What you have to do: Your task is to copy the lines between the line containing "record = json.load(file)" and the line containing "# ---- Camera", counting both of those lines, and to emit nothing more.

----------

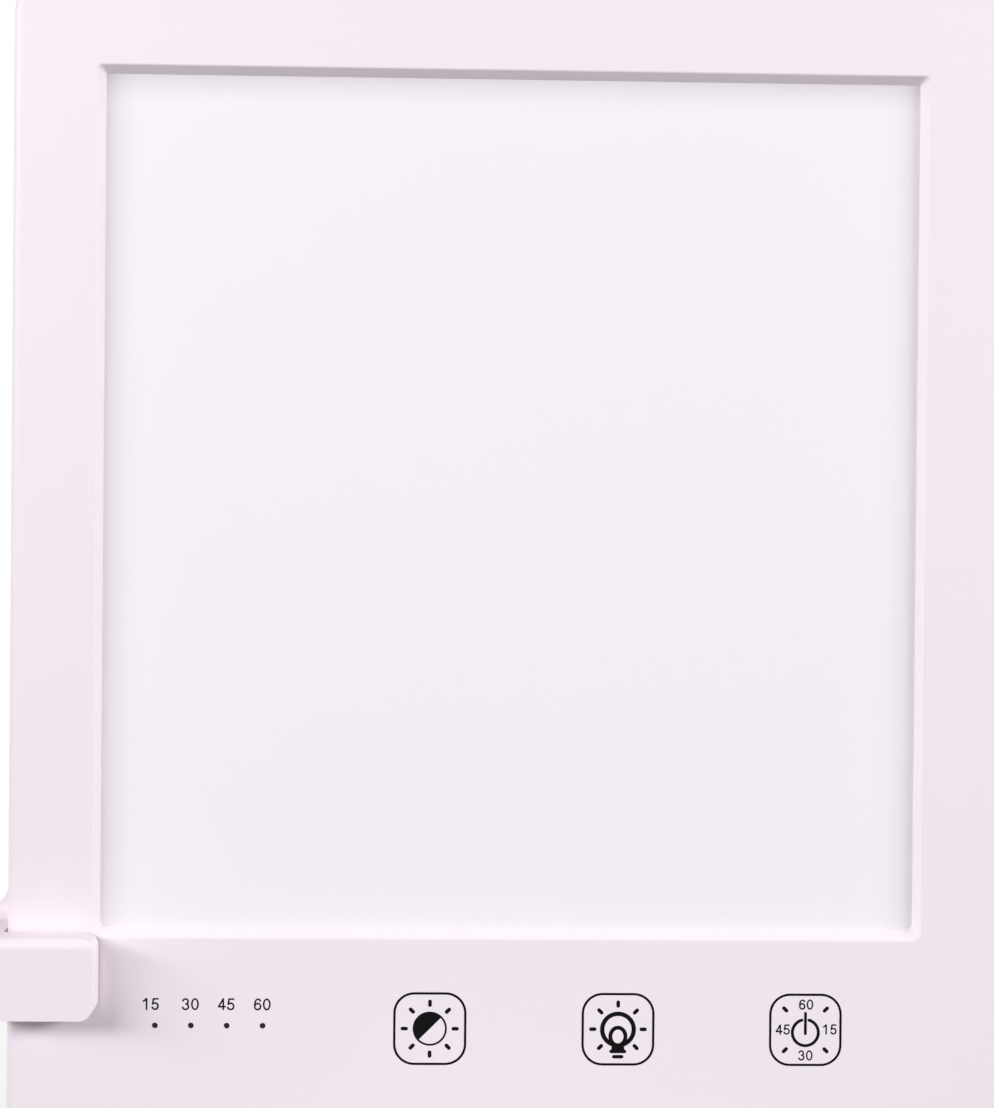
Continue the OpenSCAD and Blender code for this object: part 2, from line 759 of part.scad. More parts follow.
// Ear in the panel's side view: x is height, y is depth
module bracket_ear() {
    translate([tilt_up, -tilt_back]) circle(knuckle_r);
    polygon([
        [tilt_up - ear_base_r, plate_back + cut],
        [tilt_up - knuckle_r, -tilt_back],
        [tilt_up + knuckle_r, -tilt_back],
        [tilt_up + ear_base_r, plate_back + cut]
    ]);
}

// Two gussets beside each ear that clear its cap: long ones towards the pad, short ones outwards
module bracket_gussets() {
    top = cap_r + lay_in + gusset_clear - tilt_back;
    for (reach = [-gusset_long, gusset_short], side = [-1, 1]) {
        foot = sign(reach) * ear_out;
        translate([0, tilt_up + side * gusset_side + gusset_t / 2, 0]) rotate([90, 0, 0])
            linear_extrude(gusset_t) polygon([
                [foot - sign(reach) * cut, plate_back + cut],
                [foot - sign(reach) * cut, top],
                [foot, top],
                [foot + reach, plate_back],
                [foot + reach, plate_back + cut]
            ]);
    }
}

module jaw_liner() color("dimgray") at_panel() {
    h = jaw_h - 2;
    translate([edge_x - liner_t, jaw_bottom + 1, 1]) cube([liner_t, h, panel_t + liner_t - 1]);
    translate([edge_x - liner_t, jaw_bottom + 1, panel_t]) cube([jaw_reach - 1 + liner_t, h, liner_t]);
}

module bracket_inserts() color("goldenrod") at_panel() at_bracket_screws() difference() {
    cylinder(d = insert_d, h = insert_len);
    translate([0, 0, -cut]) cylinder(d = bracket_screw_d, h = insert_len + 2 * cut);
}

module bracket_screws() color("silver") at_panel() at_bracket_screws()
    translate([0, 0, plate_back + bracket_head_t]) screw(
        bracket_screw_d, plate_t - bracket_head_t + insert_len - 0.4,
        bracket_head_d, bracket_head_t - 0.2
    );

// ---- Hinge hardware, drawn about an axis along X ----

// Bore, head pocket, nut pocket and cap seats of a pair of ears
module ear_pockets() {
    rod_x(-ear_out - cut, ear_out + cut, pin_d / 2);
    rod_x(ear_out - pocket_depth, ear_out + cut, head_r + lay_in / 2);
    translate([-ear_out - cut, 0, 0]) rotate([0, 90, 0])
        cylinder(r = nut_r + lay_in, h = pocket_depth + cut, $fn = 6);
    for (side = [-1, 1]) rod_x(
        side > 0 ? ear_out - cap_seat : -ear_out - cut,
        side > 0 ? ear_out + cut : -ear_out + cap_seat,
        cap_r + lay_in / 2
    );
}

module hinge_pin() {
    rod_x(-ear_out + cap_seat + lay_in, ear_out - pocket_depth, pin_d / 2);
    rod_x(ear_out - pocket_depth, ear_out - pocket_depth + head_t, head_r);
}

module hinge_nut() {
    difference() {
        translate([-ear_out + pocket_depth - head_t, 0, 0]) rotate([0, 90, 0])
            cylinder(r = nut_r, h = head_t, $fn = 6);
        rod_x(-ear_out, ear_out, pin_d / 2);
    }
}

// Shallow domed caps over both ends
module hinge_caps() {
    dome = 0.8;
    for (side = [-1, 1]) mirror([side < 0 ? 1 : 0, 0, 0]) translate([ear_out - cap_seat, 0, 0])
        rotate([0, 90, 0]) rotate_extrude() {
            square([cap_r, cap_seat]);
            translate([0, cap_seat]) square([cap_r - dome, dome]);
            intersection() {
                translate([cap_r - dome, cap_seat]) circle(dome);
                translate([cap_r - dome - 0.1, cap_seat - 0.1]) square(dome + 0.2);
            }
        }
}

module knuckle_bushes() {
    for (side = [-1, 1]) mirror([side < 0 ? 1 : 0, 0, 0]) difference() {
        union() {
            rod_x(1, knuckle_w / 2, pin_d / 2 + bush_wall);
            rod_x(knuckle_w / 2, knuckle_w / 2 + flange_t, pin_d / 2 + bush_wall + 2.5);
        }
        rod_x(0, ear_out, pin_d / 2 + running);
    }
}

module tilt_pin() color("silver") at_tilt_axis() hinge_pin();
module tilt_nut() color("silver") at_tilt_axis() hinge_nut();
module tilt_caps() color("white") at_tilt_axis() hinge_caps();
module arm_pin() color("silver") at_arm_axis() hinge_pin();
module arm_nut() color("silver") at_arm_axis() hinge_nut();
module arm_caps() color("white") at_arm_axis() hinge_caps();

module arm_bushes() color("gray") {
    at_tilt_axis() knuckle_bushes();
    at_arm_axis() knuckle_bushes();
}

// ---- Arm ----

module arm_plate(w, len, r, from, to) {
    translate([0, to, arm_length / 2]) rotate([90, 0, 0]) linear_extrude(to - from) round_rect(w, len, r);
}

module arm_body() color("white") at_arm_axis() difference() {
    union() {
        for (z = [0, arm_length]) translate([0, 0, z]) rod_x(-knuckle_w / 2, knuckle_w / 2, knuckle_r);
        translate([-knuckle_w / 2, -arm_t / 2, 0]) cube([knuckle_w, arm_t, arm_length]);
        arm_plate(arm_w, arm_body_len, arm_corner, -arm_t / 2, arm_t / 2);
    }
    difference() {
        arm_plate(
            arm_pocket_w, arm_pocket_len, arm_pocket_corner,
            -arm_t / 2 + arm_front_wall, arm_t / 2 + cut
        );
        arm_ribs();
    }
    arm_plate(
        arm_pocket_w + 2 * cover_lap, arm_pocket_len + 2 * cover_lap, arm_pocket_corner + cover_lap,
        arm_t / 2 - cover_t, arm_t / 2 + cut
    );
    at_cover_screws() cylinder(d = cover_screw_d, h = arm_t - arm_front_wall);
    for (z = [0, arm_length]) translate([0, 0, z]) rod_x(-knuckle_w, knuckle_w, pin_d / 2 + bush_wall);
}

module at_cover_screws() {
    for (side = [-1, 1])
        translate([0, arm_t / 2, arm_length / 2 + side * cover_screw_z]) rotate([90, 0, 0]) children();
}

// Screw posts and cross ribs inside the arm
module arm_ribs() {
    at_cover_screws() translate([0, 0, cover_t]) cylinder(d = cover_screw_d + 3.4, h = arm_t);
    for (a = [-45, 45]) translate([0, 0, arm_length / 2]) rotate([0, a, 0])
        translate([-rib_t / 2, -arm_t / 2, -arm_w]) cube([rib_t, arm_t - cover_t, 2 * arm_w]);
}

module arm_cover() color("white") at_arm_axis() difference() {
    arm_plate(
        arm_pocket_w + 2 * cover_lap - lay_in,
        arm_pocket_len + 2 * cover_lap - lay_in,
        arm_pocket_corner + cover_lap - lay_in / 2,
        arm_t / 2 - cover_t,
        arm_t / 2
    );
    at_cover_screws() {
        translate([0, 0, -cut]) cylinder(d = cover_screw_d + lay_in, h = cover_t + 2 * cut);
        translate([0, 0, -cut]) cylinder(d = cover_head_d + lay_in, h = cover_head_t + cut);
    }
}

module arm_cover_screws() color("silver") at_arm_axis() at_cover_screws()
    translate([0, 0, cover_head_t]) screw(cover_screw_d, cover_screw_len, cover_head_d, cover_head_t - 0.1);

// ---- Turret and spindle ----

module turret() color("white") difference() {
    union() {
        translate([0, 0, turret_bottom]) rotate_extrude() {
            edge = 2;
            square([turret_d / 2 - edge, turret_t]);
            square([turret_d / 2, turret_t - edge]);
            translate([turret_d / 2 - edge, turret_t - edge]) circle(edge);
        }
        for (sx = [-1, 1]) translate([sx * (ear_out - ear_t / 2), 0, 0]) along_x(ear_t) turret_ear();
        translate([stop_r, 0, turret_bottom - stop_drop]) cylinder(d = stop_d, h = stop_drop + cut);
    }
    translate([0, 0, turret_bottom - cut]) cylinder(d = spindle_d, h = spindle_grip + cut);
    at_arm_axis() ear_pockets();
}

module turret_ear() {
    translate([0, axis_low_z]) circle(knuckle_r);
    polygon([
        [-ear_base_r, turret_top - cut],
        [-knuckle_r, axis_low_z],
        [knuckle_r, axis_low_z],
        [ear_base_r, turret_top - cut]
    ]);
}

module spindle() color("silver") translate([0, 0, spindle_bottom])
    cylinder(d = spindle_d, h = turret_bottom + spindle_grip - spindle_bottom);

module spindle_nut() color("silver") difference() {
    translate([0, 0, washer_bottom - nut_t]) cylinder(r = spindle_nut_r, h = nut_t, $fn = 6);
    cylinder(d = spindle_d, h = hub_bottom);
}

module spring_washer() color("silver") difference() {
    translate([0, 0, washer_bottom]) cylinder(d = 2 * spindle_nut_r + 2, h = spring_washer_t);
    cylinder(d = spindle_d, h = hub_bottom);
}

// ---- Base ----

module base_shell() color("white") difference() {
    union() {
        rotate_extrude() difference() {
            base_profile(base_d / 2, base_h, base_edge, foot_proud);
            base_profile(
                base_d / 2 - base_wall, base_h - base_wall, base_edge - base_wall, foot_proud - cut
            );
        }
        translate([0, 0, hub_bottom]) cylinder(d = hub_d, h = base_h - cut - hub_bottom);
        at_base_screws() translate([0, 0, bottom_z])
            cylinder(d = base_boss_d, h = base_h - cut - bottom_z);
    }
    translate([0, 0, hub_bottom - cut]) cylinder(d = spindle_d + 2 * running + 2 * sleeve_wall, h = base_h);
    thrust_groove();
    stop_groove();
    at_base_screws() translate([0, 0, bottom_z - cut])
        cylinder(d = screw_d, h = base_screw_len + cut);
}

// Half section of the base: flat top, rounded upper edge and straight side
module base_profile(r, top, edge, bottom) {
    translate([0, bottom]) square([r - edge, top - bottom]);
    translate([0, bottom]) square([r, top - bottom - edge]);
    translate([r - edge, top - edge]) circle(edge);
}

module thrust_groove() {
    translate([0, 0, base_h + thrust_proud - thrust_t]) difference() {
        cylinder(d = thrust_out_d + lay_in, h = thrust_t);
        translate([0, 0, -cut]) cylinder(d = thrust_in_d - lay_in, h = thrust_t + 2 * cut);
    }
}

// Arc that the turret's stop runs in
module stop_groove() {
    half_w = stop_d / 2 + stop_play;
    floor_z = turret_bottom - stop_drop - stop_play;
    translate([0, 0, floor_z]) {
        rotate([0, 0, -swivel_half]) rotate_extrude(angle = 2 * swivel_half)
            translate([stop_r - half_w, 0]) square([2 * half_w, base_h]);
        for (a = [-swivel_half, swivel_half]) rotate([0, 0, a])
            translate([stop_r, 0, 0]) cylinder(r = half_w, h = base_h);
    }
}

module swivel_sleeve() color("gray") translate([0, 0, hub_bottom]) difference() {
    cylinder(d = spindle_d + 2 * running + 2 * sleeve_wall, h = base_h - hub_bottom);
    translate([0, 0, -cut]) cylinder(d = spindle_d + 2 * running, h = base_h);
}

module thrust_ring() color("gray") translate([0, 0, base_h + thrust_proud - thrust_t]) difference() {
    cylinder(d = thrust_out_d, h = thrust_t);
    translate([0, 0, -cut]) cylinder(d = thrust_in_d, h = thrust_t + 2 * cut);
}

module ballast_disc() color("dimgray") translate([0, 0, bottom_z]) difference() {
    cylinder(d = ballast_d, h = ballast_t);
    translate([0, 0, -cut]) cylinder(d = ballast_hole_d, h = ballast_t + 2 * cut);
    at_base_screws() translate([0, 0, -cut])
        cylinder(d = base_boss_d + 1, h = ballast_t + 2 * cut);
}

module bottom_plate() color("gray") difference() {
    translate([0, 0, foot_proud]) cylinder(d = bottom_d, h = bottom_t);
    cylinder(d = 2 * spindle_nut_r + 6, h = bottom_z + cut);
    at_base_screws() {
        cylinder(d = screw_d + lay_in, h = bottom_z + cut);
        cylinder(d = screw_head_d + lay_in, h = foot_proud + 1);
    }
    cylinder(d = foot_pad_d + 2 * lay_in, h = foot_t);
}

module base_screws() color("silver") at_base_screws()
    translate([0, 0, foot_proud + 1]) screw(screw_d, base_screw_len, screw_head_d, base_head_t);

// Foam rubber disc that covers the spindle's end, with a hole at each screw
module foot_pad() color("dimgray") difference() {
    cylinder(d = foot_pad_d, h = foot_t);
    at_base_screws() translate([0, 0, -cut]) cylinder(d = screw_head_d + 2, h = foot_t + 2 * cut);
}

front_bezel();
rear_cover();
diffuser();
light_guide();
reflector_sheet();
heat_spreader();
led_strip_left();
led_strip_right();
led_chips();
touch_board();
touch_springs();
timer_leds();
timer_light_pipe();
driver_board();
driver_parts();
ribbon_cable();
dc_jack();
housing_screws();
board_screws();
edge_bracket();
jaw_liner();
bracket_inserts();
bracket_screws();
tilt_pin();
tilt_nut();
tilt_caps();
arm_body();
arm_cover();
arm_cover_screws();
arm_bushes();
turret();
arm_pin();
arm_nut();
arm_caps();
spindle();
spindle_nut();
spring_washer();
base_shell();
swivel_sleeve();
thrust_ring();
ballast_disc();
bottom_plate();
base_screws();
foot_pad();
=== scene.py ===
import json
import math

import bmesh
import bpy
from mathutils import Matrix, Vector


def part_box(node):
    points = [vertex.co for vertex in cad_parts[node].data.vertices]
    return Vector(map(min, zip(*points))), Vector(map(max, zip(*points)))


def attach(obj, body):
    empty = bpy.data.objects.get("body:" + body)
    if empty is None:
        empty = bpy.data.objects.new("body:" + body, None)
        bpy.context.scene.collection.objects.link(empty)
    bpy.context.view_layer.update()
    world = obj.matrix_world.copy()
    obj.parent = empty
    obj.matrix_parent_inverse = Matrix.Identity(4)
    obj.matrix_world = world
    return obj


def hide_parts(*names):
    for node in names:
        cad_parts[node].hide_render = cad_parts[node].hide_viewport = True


# Light therapy lamp: the looks of a white moulded panel with printed touch keys, held by an edge
# bracket on a short arm and a round base. Sizes are in millimetres until a mesh is filled.

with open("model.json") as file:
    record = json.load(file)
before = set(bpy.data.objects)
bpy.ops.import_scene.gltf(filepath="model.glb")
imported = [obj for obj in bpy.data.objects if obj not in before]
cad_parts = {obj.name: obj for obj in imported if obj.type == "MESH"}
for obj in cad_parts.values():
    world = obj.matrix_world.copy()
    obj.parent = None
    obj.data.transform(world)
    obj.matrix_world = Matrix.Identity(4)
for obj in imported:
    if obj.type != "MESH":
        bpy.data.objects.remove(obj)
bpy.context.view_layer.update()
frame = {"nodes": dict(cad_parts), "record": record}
mm = 0.001
print("frame loaded:", len(frame["nodes"]), "nodes")


def boxMm(node):
    low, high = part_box(node)
    return low / mm, high / mm


# ---- Camera ----

photoCamera = {
    "place": (-13.365, -446.227, 185.584),
    "yaw": 0.0253,
    "pitch": -0.0068,
    "roll": 0.0092,
    "focalPixels": 2056.6,
    "longSidePixels": 1108,
    "sensor": 36.0,
}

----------

Complete output:
    record = json.load(file)
before = set(bpy.data.objects)
bpy.ops.import_scene.gltf(filepath="model.glb")
imported = [obj for obj in bpy.data.objects if obj not in before]
cad_parts = {obj.name: obj for obj in imported if obj.type == "MESH"}
for obj in cad_parts.values():
    world = obj.matrix_world.copy()
    obj.parent = None
    obj.data.transform(world)
    obj.matrix_world = Matrix.Identity(4)
for obj in imported:
    if obj.type != "MESH":
        bpy.data.objects.remove(obj)
bpy.context.view_layer.update()
frame = {"nodes": dict(cad_parts), "record": record}
mm = 0.001
print("frame loaded:", len(frame["nodes"]), "nodes")


def boxMm(node):
    low, high = part_box(node)
    return low / mm, high / mm


# ---- Camera ----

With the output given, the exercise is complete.